А с 1918 по 1922 год — Гражданская война с разрухой, холодом и голодом. Я уже писал, что кору ели. Колбаса‑то не всегда. Правда, из какой‑то фантастической муки пекли пирожки… с кишками. Да, да, мыли кишки, варили, рубили, делали начинку. Неплохо. А потом — знаменитый Ярославский мятеж. Видимо, потрясение от него вселило в меня детские страхи, фобии и сделало лунатиком. Об этом я при случае расскажу. Любопытно. Уже тогда я испытывал многое из того, о чем писал Кафка, а «Превращение» бывало и со мной и именно в детстве, хорошо помню. За год два года справедливо.

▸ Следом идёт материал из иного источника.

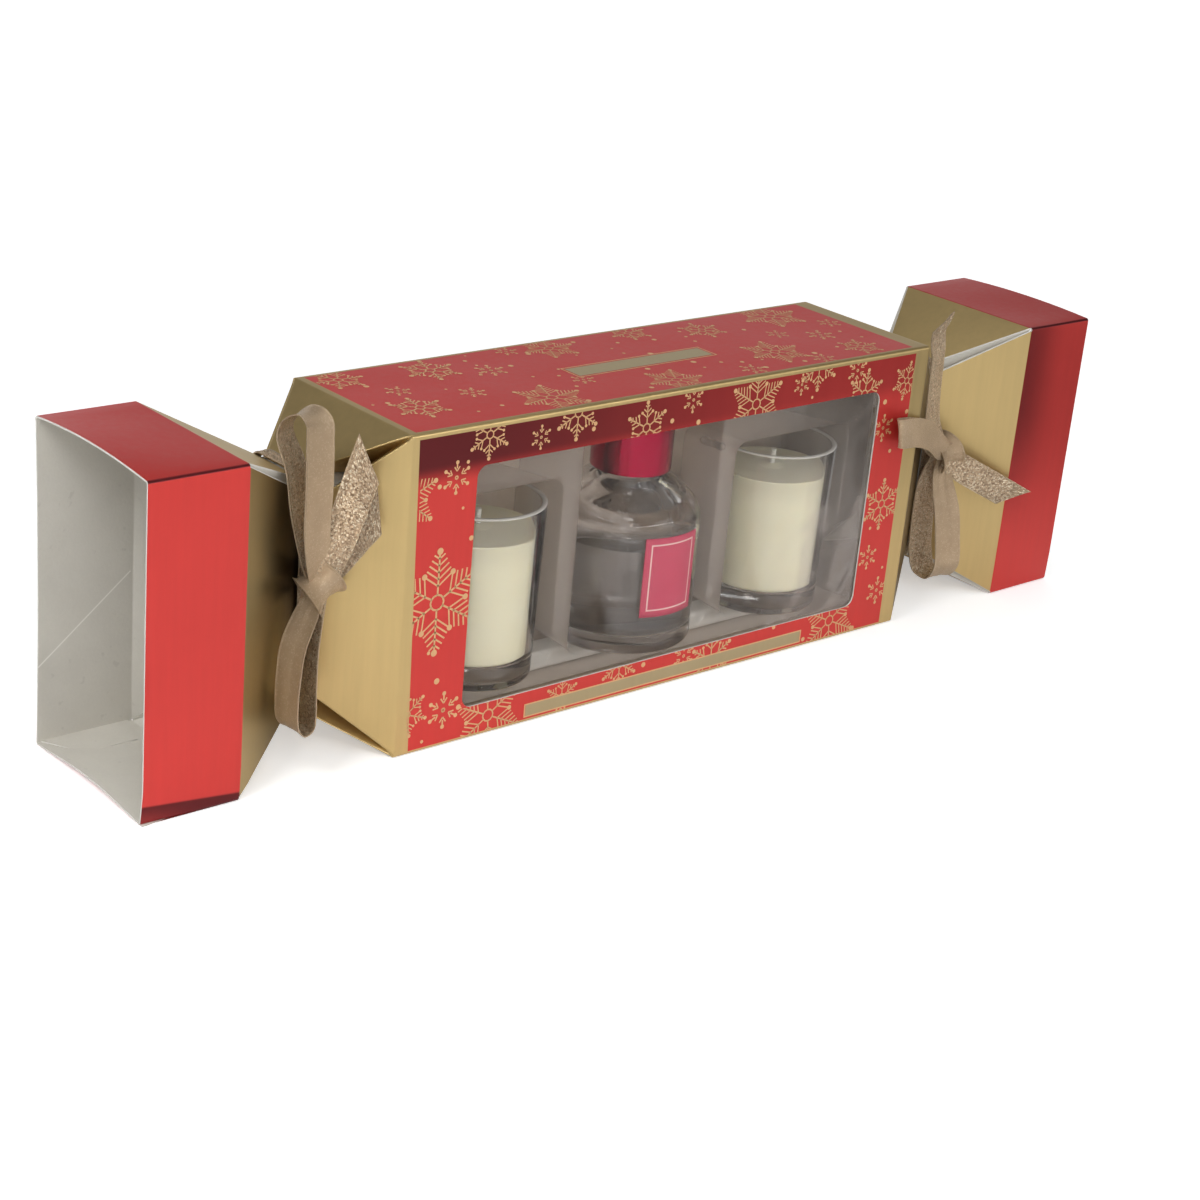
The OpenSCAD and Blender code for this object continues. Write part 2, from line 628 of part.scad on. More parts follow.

1929–1935 годы— коллективизация. Даже хлеб не везде был. А я уже подросток и юноша. Мне много надо было хлеба, а где взять? Щи из воблы — не так уж калорийно. Чечевица без масла. А я в это время на фабрике в три смены, на текстильной, «Искра Октября». Мама выбивалась из сил: чем нас с Борькой накормить? А я уже видел страдания мамы, ее слезы, видел и переживал. Даже есть из‑за этого хотелось меньше. Помню, мама вымаливала на базаре картошку, чтоб продали подешевле, жили‑то бедно, а торговка издевалась, куражилась. Помню, как я закричал на маму, чтоб не унижалась, и два дня не ел вообще — в знак протеста. В такое время взрослеешь быстрее. Два года за год.
А потом Отечественная. И тут сверх нормы я сделаю себе персональную надбавку — тяжелое ранение и год госпиталя положу за четыре года. Стоит, товарищи, честное слово, стоит, не жадничайте, это справедливо.

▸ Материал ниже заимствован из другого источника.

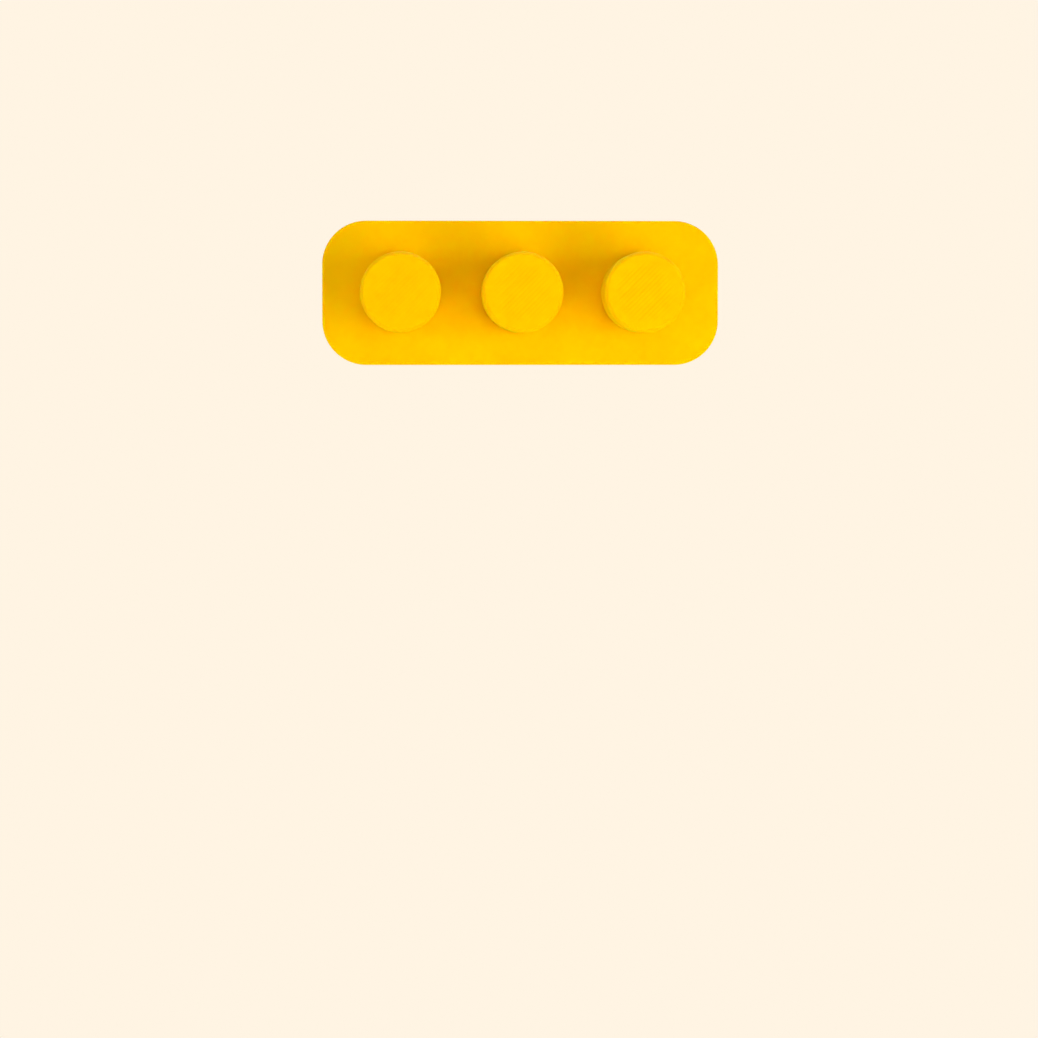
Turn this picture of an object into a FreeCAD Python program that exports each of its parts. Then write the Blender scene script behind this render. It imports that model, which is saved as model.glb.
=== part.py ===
import FreeCAD
import Part
import math
import os

# Wall-mounted toothbrush holder. A printed plate carries three round pegs in a row, and a handle's
# neck drops into the slot between two of them. Each peg is printed by itself: its keyed spigot sits
# in a socket in the plate's front, and a countersunk self-tapping screw draws it home from behind.
# A foam pad in the plate's back recess covers the screws and sticks the holder to the wall.
#
# Every piece is modelled lying on its back, in millimetres: X runs to the right, Y up the wall and
# Z out of the wall, which is the plane Z = 0. write() then stands it up in the part's own frame,
# with +Z up, the front towards -Y and the origin at the middle of the pad's wall face.

# Plate
PLATE_WIDTH = 90.0
PLATE_HEIGHT = 32.7
PLATE_THICKNESS = 5.0
PLATE_CORNER_RADIUS = 10.0
PLATE_FRONT_ROUND = 0.4
PLATE_BACK_CHAMFER = 0.3

# Pegs, from left to right
PEG_SIDES = ("left", "middle", "right")
PEG_PITCH = 27.3
PEG_DIAMETER = 18.0
PEG_LENGTH = 16.0
PEG_FRONT_CHAMFER = 0.6

# Keyed spigot behind each peg, and its socket in the plate
SPIGOT_DIAMETER = 10.0
SPIGOT_FLAT_DEPTH = 1.2
SPIGOT_CHAMFER = 0.3
SPIGOT_SIDE_CLEARANCE = 0.1
SPIGOT_END_CLEARANCE = 0.1
SOCKET_FLOOR_THICKNESS = 0.2

# Foam pad, and its recess in the plate
PAD_THICKNESS = 1.0
PAD_PROUD = 0.5
PAD_MARGIN = 4.0
PAD_CORNER_RADIUS = 6.0
PAD_CLEARANCE = 0.2

# Self-tapping screw, 2.9 x 13, with a countersunk head and a cross recess
SCREW_LENGTH = 13.0
SCREW_DIAMETER = 2.9
THREAD_DEPTH = 0.4
THREAD_PITCH = 1.1
THREAD_CREST_WIDTH = 0.12
THREAD_FLANK_DEGREES = 30.0
POINT_LENGTH = 1.8
POINT_DIAMETER = 0.5
NECK_LENGTH = 0.4
HEAD_DIAMETER = 5.5
HEAD_RIM = 0.3
HEAD_SINK = 0.2
CROSS_SPAN = 3.0
CROSS_WIDTH = 0.6
CROSS_DEPTH = 1.2

# Screw fits
HOLE_CLEARANCE = 0.15
SEAT_CLEARANCE = 0.03
THREAD_CLEARANCE = 0.03
TAPPED_HOLE_SPARE = 1.0
TAPPED_HOLE_MOUTH = 0.6

# How far a cutting tool runs past the face that it opens, and a thread's root into its core
OVERRUN = 0.5
THREAD_BITE = 0.1

# The head's cone is 90 degrees, so it is as high as it is wide beyond the screw's core
CORE_RADIUS = SCREW_DIAMETER / 2 - THREAD_DEPTH
HEAD_HEIGHT = HEAD_RIM + HEAD_DIAMETER / 2 - CORE_RADIUS

# Depths out of the wall
PLATE_BACK = PAD_PROUD
RECESS_FLOOR = PAD_THICKNESS
SCREW_TOP = RECESS_FLOOR + HEAD_SINK
SOCKET_FLOOR = SCREW_TOP + HEAD_HEIGHT + SOCKET_FLOOR_THICKNESS
SPIGOT_END = SOCKET_FLOOR + SPIGOT_END_CLEARANCE
PLATE_FRONT = PLATE_BACK + PLATE_THICKNESS
PEG_TIP = PLATE_FRONT + PEG_LENGTH


def at(x, y, z):
    return FreeCAD.Vector(x, y, z)


def peg_place(index):
    """How far a peg stands to the right of the plate's middle."""
    return (index - (len(PEG_SIDES) - 1) / 2) * PEG_PITCH


def disc(radius, low, high):
    """A round bar along the Z axis."""
    return Part.makeCylinder(radius, high - low, at(0, 0, low))


def taper(low_radius, high_radius, low, high):
    """A slice of a cone along the Z axis."""
    return Part.makeCone(low_radius, high_radius, high - low, at(0, 0, low))


def keyed_disc(radius, flat_depth, low, high):
    """A round bar along the Z axis, with a flat along its underside."""
    below = Part.makeBox(2 * radius, radius, high - low, at(-radius, flat_depth - 2 * radius, low))
    return disc(radius, low, high).cut(below)


def rounded_slab(width, height, corner, low, high):
    """A slab around the Z axis with its four upright edges rounded."""
    slab = Part.makeBox(width, height, high - low, at(-width / 2, -height / 2, low))
    upright = [edge for edge in slab.Edges if edge.BoundBox.ZLength > edge.Length / 2]
    return slab.makeFillet(corner, upright)


def front_edges(solid):
    """The edges around a solid's frontmost face."""
    return max(solid.Faces, key=lambda face: face.CenterOfMass.z).Edges


def back_edges(solid):
    """The edges around a solid's rearmost face."""
    return min(solid.Faces, key=lambda face: face.CenterOfMass.z).Edges


def pad_outline(clearance, low, high):
    """The pad's shape, a margin inside the plate's outline, grown by a clearance."""
    width = PLATE_WIDTH - 2 * PAD_MARGIN + 2 * clearance
    height = PLATE_HEIGHT - 2 * PAD_MARGIN + 2 * clearance
    return rounded_slab(width, height, PAD_CORNER_RADIUS + clearance, low, high)


def foam_pad():
    """The double-sided foam pad, whose wall face is the part's own mounting face."""
    return pad_outline(0, 0, PAD_THICKNESS)


def screw_head(clearance):
    """The screw's countersunk head, grown by a clearance, with its top at Z = 0."""
    radius = HEAD_DIAMETER / 2 + clearance
    rim = disc(radius, 0, HEAD_RIM)
    return rim.fuse(taper(radius, CORE_RADIUS + clearance, HEAD_RIM, HEAD_HEIGHT))


def screw_thread(clearance):
    """The screw's thread, grown by a clearance: one tooth of the section swept up a helix."""
    start = HEAD_HEIGHT + NECK_LENGTH
    end = SCREW_LENGTH - POINT_LENGTH + clearance
    crest = SCREW_DIAMETER / 2 + clearance
    root = CORE_RADIUS + clearance - THREAD_BITE
    crest_half = THREAD_CREST_WIDTH / 2 + clearance
    root_half = crest_half + (crest - root) * math.tan(math.radians(THREAD_FLANK_DEGREES))
    tooth = Part.makePolygon([
        at(root, 0, start - root_half),
        at(crest, 0, start - crest_half),
        at(crest, 0, start + crest_half),
        at(root, 0, start + root_half),
        at(root, 0, start - root_half),
    ])
    helix = Part.makeHelix(THREAD_PITCH, end - start, root)
    helix.translate(at(0, 0, start))
    return Part.Wire(helix.Edges).makePipeShell([tooth], True, True)


def screw_shank(clearance):
    """The screw's core, point and thread, grown by a clearance."""
    core = CORE_RADIUS + clearance
    point_start = SCREW_LENGTH - POINT_LENGTH
    shank = disc(core, 0, point_start)
    point = taper(core, POINT_DIAMETER / 2 + clearance, point_start, SCREW_LENGTH)
    return shank.fuse([point, screw_thread(clearance)])


def cross_recess():
    """The cross that a driver turns, narrowing towards its bottom."""
    wing = Part.makeBox(CROSS_SPAN, CROSS_WIDTH, CROSS_DEPTH, at(-CROSS_SPAN / 2, -CROSS_WIDTH / 2, 0))
    other_wing = wing.copy()
    other_wing.rotate(at(0, 0, 0), at(0, 0, 1), 90)
    funnel = taper(CROSS_SPAN / 2, CROSS_WIDTH / 2, 0, CROSS_DEPTH)
    return wing.fuse(other_wing).common(funnel)


def peg_screw():
    """One screw, driven in along +Z from behind the plate."""
    screw = screw_shank(0).fuse(screw_head(0)).removeSplitter().cut(cross_recess())
    screw.translate(at(0, 0, SCREW_TOP))
    return screw


def peg():
    """One printed peg: a straight post, chamfered in front, with a spigot and a tapped hole behind.

    The hole's mouth is wider than the thread, so that the screw's first turn lifts no burr.
    """
    post = disc(PEG_DIAMETER / 2, PLATE_FRONT, PEG_TIP)
    post = post.makeChamfer(PEG_FRONT_CHAMFER, front_edges(post))
    spigot = keyed_disc(SPIGOT_DIAMETER / 2, SPIGOT_FLAT_DEPTH, SPIGOT_END, PLATE_FRONT)
    spigot = spigot.makeChamfer(SPIGOT_CHAMFER, back_edges(spigot))
    tapped_hole = screw_shank(THREAD_CLEARANCE)
    tapped_hole.translate(at(0, 0, SCREW_TOP))
    drill_end = SCREW_TOP + SCREW_LENGTH + TAPPED_HOLE_SPARE
    drill = disc(CORE_RADIUS + THREAD_CLEARANCE, SPIGOT_END - OVERRUN, drill_end)
    mouth = disc(SCREW_DIAMETER / 2 + HOLE_CLEARANCE, SPIGOT_END - OVERRUN, SPIGOT_END + TAPPED_HOLE_MOUTH)
    return post.fuse(spigot).removeSplitter().cut(tapped_hole.fuse([drill, mouth]))


def peg_seat():
    """What is cut from the plate for one peg: its keyed socket, and the screw's hole and countersink."""
    socket = keyed_disc(
        SPIGOT_DIAMETER / 2 + SPIGOT_SIDE_CLEARANCE, SPIGOT_FLAT_DEPTH, SOCKET_FLOOR, PLATE_FRONT + OVERRUN,
    )
    hole = disc(SCREW_DIAMETER / 2 + HOLE_CLEARANCE, SCREW_TOP, SOCKET_FLOOR + OVERRUN)
    head = screw_head(SEAT_CLEARANCE)
    head.translate(at(0, 0, SCREW_TOP))
    mouth = disc(HEAD_DIAMETER / 2 + SEAT_CLEARANCE, RECESS_FLOOR - OVERRUN, SCREW_TOP)
    return socket.fuse([hole, head, mouth])


def face_plate():
    """The printed plate, with the pad's recess behind and a seat for each peg."""
    plate = rounded_slab(PLATE_WIDTH, PLATE_HEIGHT, PLATE_CORNER_RADIUS, PLATE_BACK, PLATE_FRONT)
    plate = plate.makeFillet(PLATE_FRONT_ROUND, front_edges(plate))
    plate = plate.makeChamfer(PLATE_BACK_CHAMFER, back_edges(plate))
    plate = plate.cut(pad_outline(PAD_CLEARANCE, PLATE_BACK - OVERRUN, RECESS_FLOOR))
    for index in range(len(PEG_SIDES)):
        seat = peg_seat()
        seat.translate(at(peg_place(index), 0, 0))
        plate = plate.cut(seat)
    return plate


def write(name, solid, right=0):
    """Moves a piece to its place along the plate, stands it up against the wall and writes it."""
    assert solid.isValid() and len(solid.Solids) == 1, name
    placed = solid.copy()
    placed.translate(at(right, 0, 0))
    placed.rotate(at(0, 0, 0), at(1, 0, 0), 90)
    placed.exportStep("parts/" + name + ".step")
    print(name, round(placed.Volume), "mm3")


os.makedirs("parts", exist_ok=True)
write("face_plate", face_plate())
write("foam_pad", foam_pad())
one_peg = peg()
one_screw = peg_screw()
for index, side in enumerate(PEG_SIDES):
    write(side + "_peg", one_peg, peg_place(index))
    write(side + "_peg_screw", one_screw, peg_place(index))
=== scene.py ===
import bmesh
import bpy
import math
import random
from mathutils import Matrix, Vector


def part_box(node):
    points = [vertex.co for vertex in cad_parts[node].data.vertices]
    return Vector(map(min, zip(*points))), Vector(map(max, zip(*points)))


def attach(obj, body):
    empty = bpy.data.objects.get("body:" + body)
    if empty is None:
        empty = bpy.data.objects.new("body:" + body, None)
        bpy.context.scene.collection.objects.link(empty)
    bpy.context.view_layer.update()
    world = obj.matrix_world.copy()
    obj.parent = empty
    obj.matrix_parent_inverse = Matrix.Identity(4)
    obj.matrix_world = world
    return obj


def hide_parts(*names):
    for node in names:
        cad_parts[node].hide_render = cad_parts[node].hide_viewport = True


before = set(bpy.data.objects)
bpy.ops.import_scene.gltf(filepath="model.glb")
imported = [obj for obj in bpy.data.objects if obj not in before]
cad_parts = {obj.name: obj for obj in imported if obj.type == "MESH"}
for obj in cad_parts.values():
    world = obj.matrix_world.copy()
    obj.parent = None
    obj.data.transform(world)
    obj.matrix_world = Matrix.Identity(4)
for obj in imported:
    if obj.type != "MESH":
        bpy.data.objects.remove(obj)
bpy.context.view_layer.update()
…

Ну, представьте себе: меня, тяжело раненного, шесть суток везли с фронта до госпиталя во Владимире, а кровь все текла и текла, и шесть суток я не спал, даже не закрывал глаз. Боль, боль, боль!..
Госпиталь во Владимире помещался в старой церкви. Меня обмыли, положили на полу в подвале под сводами и накрыли простыней. Я, когда меня мыли, поразился, увидав себя без одежды. Самыми толстыми местами ног и рук были колени и локти, остальное — трубочки костей. Только разбитая нога вздувалась лилово — синей громадой от газовой гангрены, которая подползала уже к животу. Закрыли меня простыней с головой.

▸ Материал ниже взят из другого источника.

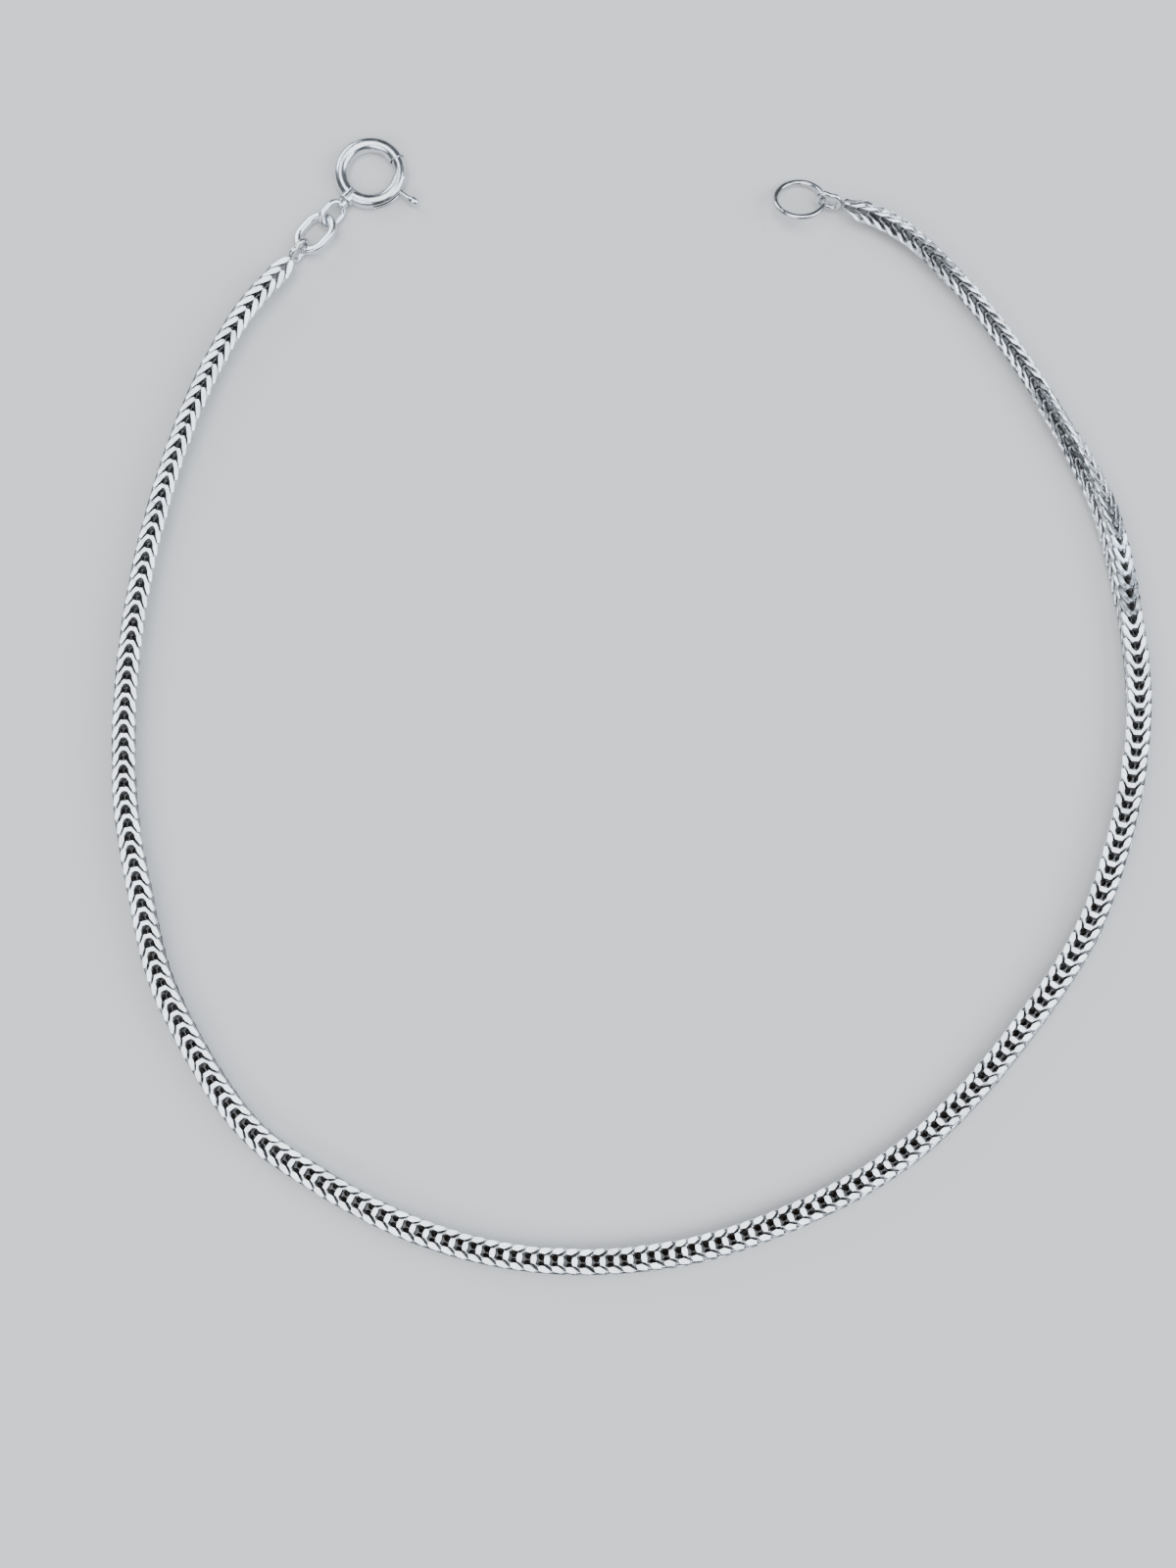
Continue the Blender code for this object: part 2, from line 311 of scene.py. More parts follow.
def grid_quads(rows, columns, closed_rows=True):
    """Quads of a grid of points that closes on itself across its columns, and along its rows if asked."""
    row = np.arange(rows if closed_rows else rows - 1)[:, None]
    column = np.arange(columns)[None, :]
    next_row = (row + 1) % rows
    next_column = (column + 1) % columns
    quads = [row * columns + column, next_row * columns + column,
             next_row * columns + next_column, row * columns + next_column]
    return np.stack([quad + 0 * row + 0 * column for quad in quads], axis=-1).reshape(-1, 4)


def end_fans(rows, columns):
    """Triangles that close both open ends of a grid onto two points that follow the grid's own."""
    first = np.arange(columns)
    after = (first + 1) % columns
    last = (rows - 1) * columns
    pole = rows * columns
    near = np.column_stack([first, after, 0 * first + pole])
    far = np.column_stack([last + after, last + first, 0 * first + pole + 1])
    return np.vstack([near, far])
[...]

Помню, сестра с железным передним зубом осторожно приподняла с лица простыню, удивилась, что я жив, и как‑то застыла с выражением страха, недоумения и сострадания на лице. Я шепнул: «Плохо мое дело, сестра?» Она жалко улыбнулась — тут‑то я и увидел ее железный зуб — и от растерянности даже не солгала святой врачебной ложью, а кивнула головой и сказала: «Да».
На операционном столе я был в руках крепкой седеющей женщины с коротко стриженными волосами, в которые сзади был воткнут подковообразный простой гребень, — тип женщины — партийки двадцатых годов. Она спросила моего согласия отсечь ногу выше колена. Я это согласие дал немедленно, не задумываясь. Никакого расчета у меня не было, никаких острых и сильных эмоций я не испытывал — надо так надо, о чем и говорить! — как не почувствовал я боли во время ранения, а только удивился, что моя нога лежит как‑то странно, отброшенная в сторону, голень — перпендикулярно к бедру, и пошевелить ею не в моей власти, сколько ни старайся. Так и тут мне было не то что все равно, но был какой‑то ровный покой: ни страха смерти, ни мысли о том, как же я буду без ноги, ни расчета — ничего. Покой. После моего согласия на ампутацию я услышал резкое: «Маску!» — и мне на лицо сестра положила маску с эфиром и хлороформом.